== Data extract

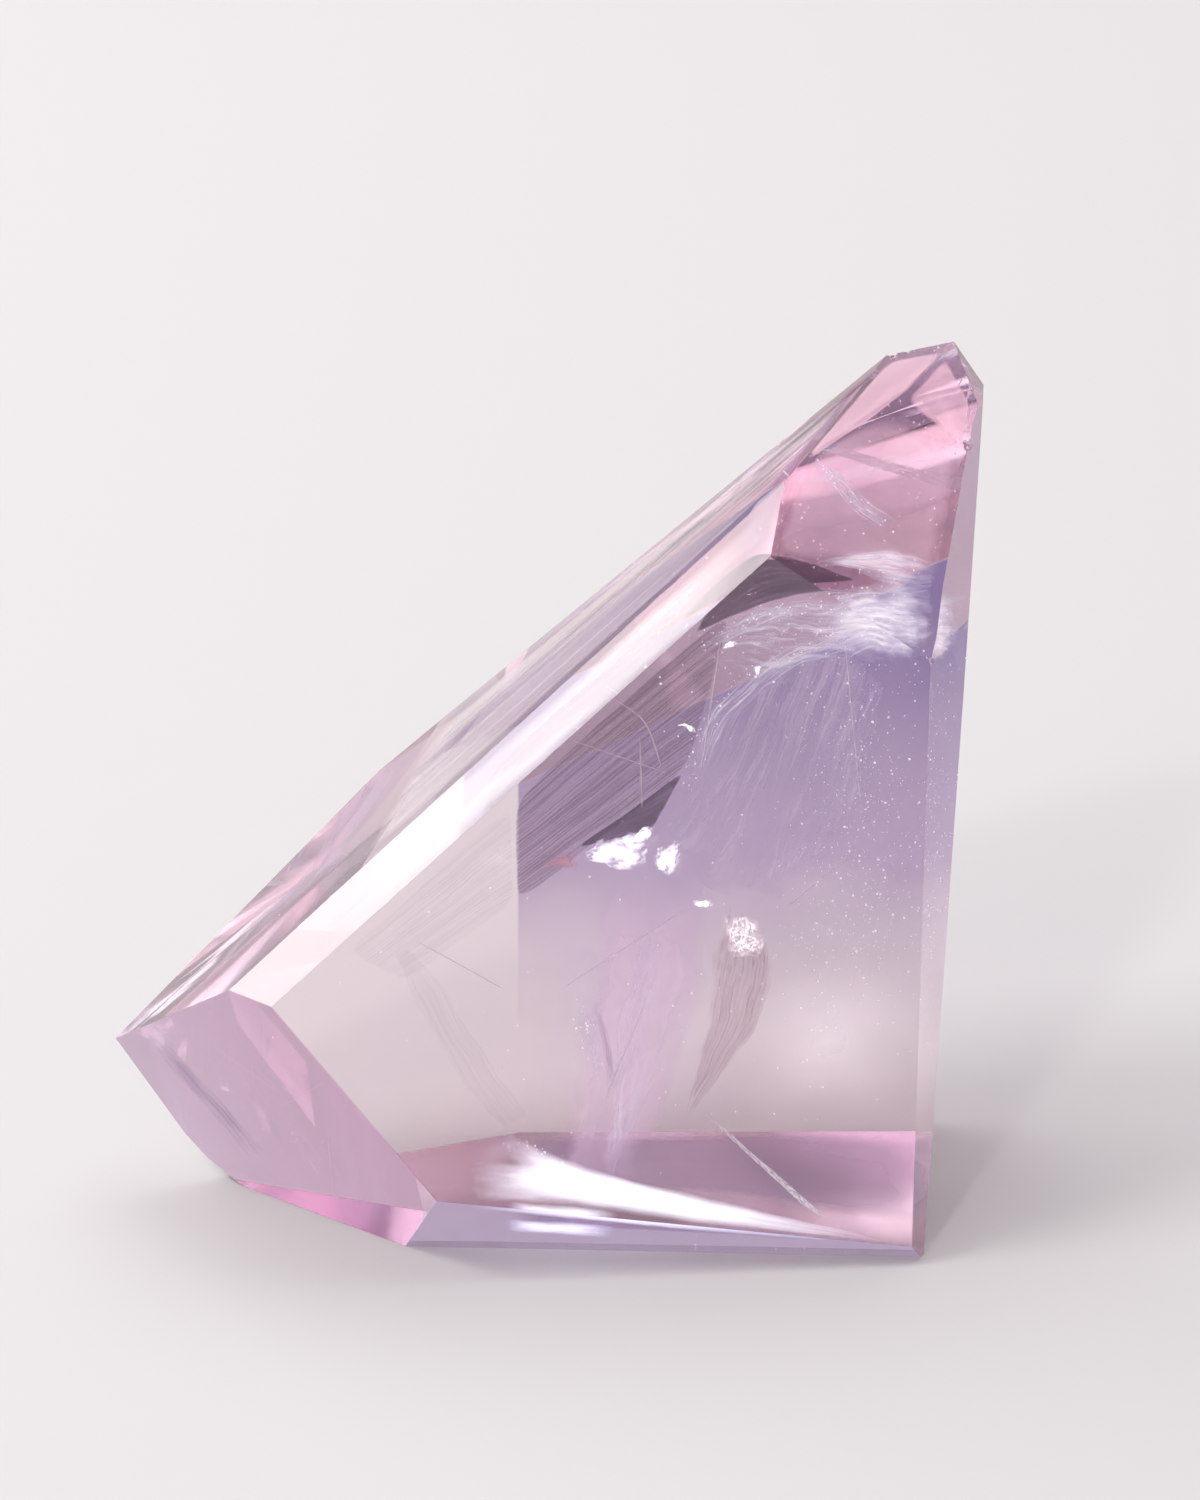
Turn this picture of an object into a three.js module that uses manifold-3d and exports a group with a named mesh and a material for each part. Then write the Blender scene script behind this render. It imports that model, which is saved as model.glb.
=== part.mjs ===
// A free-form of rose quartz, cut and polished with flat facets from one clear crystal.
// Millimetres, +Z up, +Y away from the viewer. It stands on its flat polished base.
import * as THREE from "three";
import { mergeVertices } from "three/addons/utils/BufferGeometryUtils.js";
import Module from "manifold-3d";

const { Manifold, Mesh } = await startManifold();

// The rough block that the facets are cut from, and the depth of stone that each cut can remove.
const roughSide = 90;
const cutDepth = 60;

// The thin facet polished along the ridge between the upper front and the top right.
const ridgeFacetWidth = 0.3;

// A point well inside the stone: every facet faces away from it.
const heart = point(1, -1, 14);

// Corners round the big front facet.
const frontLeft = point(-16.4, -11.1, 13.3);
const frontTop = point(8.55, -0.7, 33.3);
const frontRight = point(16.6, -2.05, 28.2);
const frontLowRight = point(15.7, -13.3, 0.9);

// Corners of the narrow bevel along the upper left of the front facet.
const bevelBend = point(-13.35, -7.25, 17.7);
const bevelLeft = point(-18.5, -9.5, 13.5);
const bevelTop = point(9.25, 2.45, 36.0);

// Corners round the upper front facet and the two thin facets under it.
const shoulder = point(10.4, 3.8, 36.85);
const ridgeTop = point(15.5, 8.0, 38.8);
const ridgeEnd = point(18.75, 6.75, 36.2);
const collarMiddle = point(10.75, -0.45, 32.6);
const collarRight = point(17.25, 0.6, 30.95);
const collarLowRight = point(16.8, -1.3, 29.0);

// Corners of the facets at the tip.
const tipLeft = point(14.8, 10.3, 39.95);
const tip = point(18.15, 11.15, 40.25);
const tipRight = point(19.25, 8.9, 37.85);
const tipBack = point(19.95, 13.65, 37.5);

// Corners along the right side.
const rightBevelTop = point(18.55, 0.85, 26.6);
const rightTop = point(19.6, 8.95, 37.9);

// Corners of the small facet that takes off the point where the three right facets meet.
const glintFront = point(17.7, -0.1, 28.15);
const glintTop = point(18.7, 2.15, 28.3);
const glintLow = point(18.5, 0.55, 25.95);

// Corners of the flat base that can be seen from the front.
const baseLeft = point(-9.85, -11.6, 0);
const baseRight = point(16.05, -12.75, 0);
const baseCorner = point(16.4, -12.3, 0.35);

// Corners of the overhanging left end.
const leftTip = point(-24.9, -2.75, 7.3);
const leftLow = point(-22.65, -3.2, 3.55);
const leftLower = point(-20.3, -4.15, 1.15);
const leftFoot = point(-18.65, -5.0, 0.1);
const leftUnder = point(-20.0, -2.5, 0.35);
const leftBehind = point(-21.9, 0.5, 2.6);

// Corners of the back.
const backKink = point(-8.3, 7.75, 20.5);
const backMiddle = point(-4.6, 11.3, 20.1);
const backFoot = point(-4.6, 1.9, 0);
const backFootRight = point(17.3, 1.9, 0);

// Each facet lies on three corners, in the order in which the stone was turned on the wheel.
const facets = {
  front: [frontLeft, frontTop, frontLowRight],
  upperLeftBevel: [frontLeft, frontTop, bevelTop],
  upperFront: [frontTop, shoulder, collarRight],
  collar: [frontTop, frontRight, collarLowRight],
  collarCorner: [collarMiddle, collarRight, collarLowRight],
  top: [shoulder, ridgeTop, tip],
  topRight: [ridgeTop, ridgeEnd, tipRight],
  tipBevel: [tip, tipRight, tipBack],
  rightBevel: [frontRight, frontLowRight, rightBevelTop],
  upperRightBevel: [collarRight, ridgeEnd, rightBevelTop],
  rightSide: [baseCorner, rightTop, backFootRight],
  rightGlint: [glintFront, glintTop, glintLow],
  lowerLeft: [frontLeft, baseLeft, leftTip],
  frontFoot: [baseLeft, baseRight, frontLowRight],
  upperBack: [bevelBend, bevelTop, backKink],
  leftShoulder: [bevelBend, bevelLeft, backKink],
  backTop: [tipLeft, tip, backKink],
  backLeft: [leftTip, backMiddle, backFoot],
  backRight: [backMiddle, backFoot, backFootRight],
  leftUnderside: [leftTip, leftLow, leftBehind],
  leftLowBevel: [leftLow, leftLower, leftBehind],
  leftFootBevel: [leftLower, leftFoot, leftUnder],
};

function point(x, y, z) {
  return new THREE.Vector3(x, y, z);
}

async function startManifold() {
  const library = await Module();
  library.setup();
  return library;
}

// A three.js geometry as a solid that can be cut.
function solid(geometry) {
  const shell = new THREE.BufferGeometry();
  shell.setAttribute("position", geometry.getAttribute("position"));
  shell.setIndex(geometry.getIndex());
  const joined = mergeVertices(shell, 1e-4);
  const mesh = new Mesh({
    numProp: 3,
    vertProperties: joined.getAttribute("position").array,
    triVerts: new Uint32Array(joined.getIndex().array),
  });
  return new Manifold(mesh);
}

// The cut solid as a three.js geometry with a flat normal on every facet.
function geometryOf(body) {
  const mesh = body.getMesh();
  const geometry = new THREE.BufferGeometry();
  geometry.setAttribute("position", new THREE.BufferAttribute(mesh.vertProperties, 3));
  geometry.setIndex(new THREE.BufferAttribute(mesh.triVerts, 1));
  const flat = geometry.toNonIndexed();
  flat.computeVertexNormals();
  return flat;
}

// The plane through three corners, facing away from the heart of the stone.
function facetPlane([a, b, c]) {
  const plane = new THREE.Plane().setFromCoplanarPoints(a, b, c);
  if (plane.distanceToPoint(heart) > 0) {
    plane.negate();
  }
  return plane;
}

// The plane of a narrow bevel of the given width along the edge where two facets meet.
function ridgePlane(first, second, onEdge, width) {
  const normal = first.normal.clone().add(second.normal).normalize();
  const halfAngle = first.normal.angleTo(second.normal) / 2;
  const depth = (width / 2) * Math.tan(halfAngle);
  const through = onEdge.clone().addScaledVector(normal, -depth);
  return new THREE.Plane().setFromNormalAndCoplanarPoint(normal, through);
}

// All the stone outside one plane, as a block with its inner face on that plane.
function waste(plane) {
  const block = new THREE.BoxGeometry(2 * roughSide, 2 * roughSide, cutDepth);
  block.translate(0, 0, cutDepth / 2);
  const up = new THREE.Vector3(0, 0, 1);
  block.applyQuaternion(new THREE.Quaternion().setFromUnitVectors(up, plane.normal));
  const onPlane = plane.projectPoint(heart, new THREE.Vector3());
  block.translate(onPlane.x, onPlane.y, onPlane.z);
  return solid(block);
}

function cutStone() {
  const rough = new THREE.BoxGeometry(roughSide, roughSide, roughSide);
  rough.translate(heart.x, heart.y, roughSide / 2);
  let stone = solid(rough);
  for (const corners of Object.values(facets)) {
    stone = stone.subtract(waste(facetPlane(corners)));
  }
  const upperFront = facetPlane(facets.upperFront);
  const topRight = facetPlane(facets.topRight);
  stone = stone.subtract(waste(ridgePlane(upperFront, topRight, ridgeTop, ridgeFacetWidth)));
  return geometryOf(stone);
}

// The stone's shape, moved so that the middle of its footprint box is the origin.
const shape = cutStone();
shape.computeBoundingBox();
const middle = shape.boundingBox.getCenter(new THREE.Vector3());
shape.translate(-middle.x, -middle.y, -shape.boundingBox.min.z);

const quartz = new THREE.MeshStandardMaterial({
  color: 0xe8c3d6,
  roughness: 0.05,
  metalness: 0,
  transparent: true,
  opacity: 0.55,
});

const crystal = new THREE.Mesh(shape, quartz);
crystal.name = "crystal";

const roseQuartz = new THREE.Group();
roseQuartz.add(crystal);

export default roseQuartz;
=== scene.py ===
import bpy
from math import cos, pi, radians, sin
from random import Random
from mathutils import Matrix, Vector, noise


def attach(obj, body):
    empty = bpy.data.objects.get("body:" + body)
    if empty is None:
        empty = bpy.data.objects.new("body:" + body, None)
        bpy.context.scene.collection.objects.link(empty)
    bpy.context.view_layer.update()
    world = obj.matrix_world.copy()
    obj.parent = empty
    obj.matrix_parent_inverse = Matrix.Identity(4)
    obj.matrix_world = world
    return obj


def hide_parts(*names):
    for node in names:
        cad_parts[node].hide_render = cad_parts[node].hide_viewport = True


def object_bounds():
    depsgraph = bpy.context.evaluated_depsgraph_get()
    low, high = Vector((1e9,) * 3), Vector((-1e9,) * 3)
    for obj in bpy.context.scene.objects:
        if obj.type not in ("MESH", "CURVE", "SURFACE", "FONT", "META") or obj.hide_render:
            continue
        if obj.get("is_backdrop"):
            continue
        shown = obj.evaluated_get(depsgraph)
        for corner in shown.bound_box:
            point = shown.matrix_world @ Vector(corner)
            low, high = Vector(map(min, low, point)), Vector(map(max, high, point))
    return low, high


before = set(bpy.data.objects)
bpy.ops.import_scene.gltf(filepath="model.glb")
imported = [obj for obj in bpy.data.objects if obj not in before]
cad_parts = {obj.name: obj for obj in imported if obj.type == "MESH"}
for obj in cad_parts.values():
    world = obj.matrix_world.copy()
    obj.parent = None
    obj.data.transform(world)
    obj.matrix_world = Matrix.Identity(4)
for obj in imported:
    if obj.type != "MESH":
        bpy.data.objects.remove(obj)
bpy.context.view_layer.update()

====

Each line from the line with "const quartz = new" to the line with "if empty is" is to be echoed exactly; both boundary lines are included, and nothing else is to be output.

## Finished task
const quartz = new THREE.MeshStandardMaterial({
  color: 0xe8c3d6,
  roughness: 0.05,
  metalness: 0,
  transparent: true,
  opacity: 0.55,
});

const crystal = new THREE.Mesh(shape, quartz);
crystal.name = "crystal";

const roseQuartz = new THREE.Group();
roseQuartz.add(crystal);

export default roseQuartz;
=== scene.py ===
import bpy
from math import cos, pi, radians, sin
from random import Random
from mathutils import Matrix, Vector, noise


def attach(obj, body):
    empty = bpy.data.objects.get("body:" + body)
    if empty is None:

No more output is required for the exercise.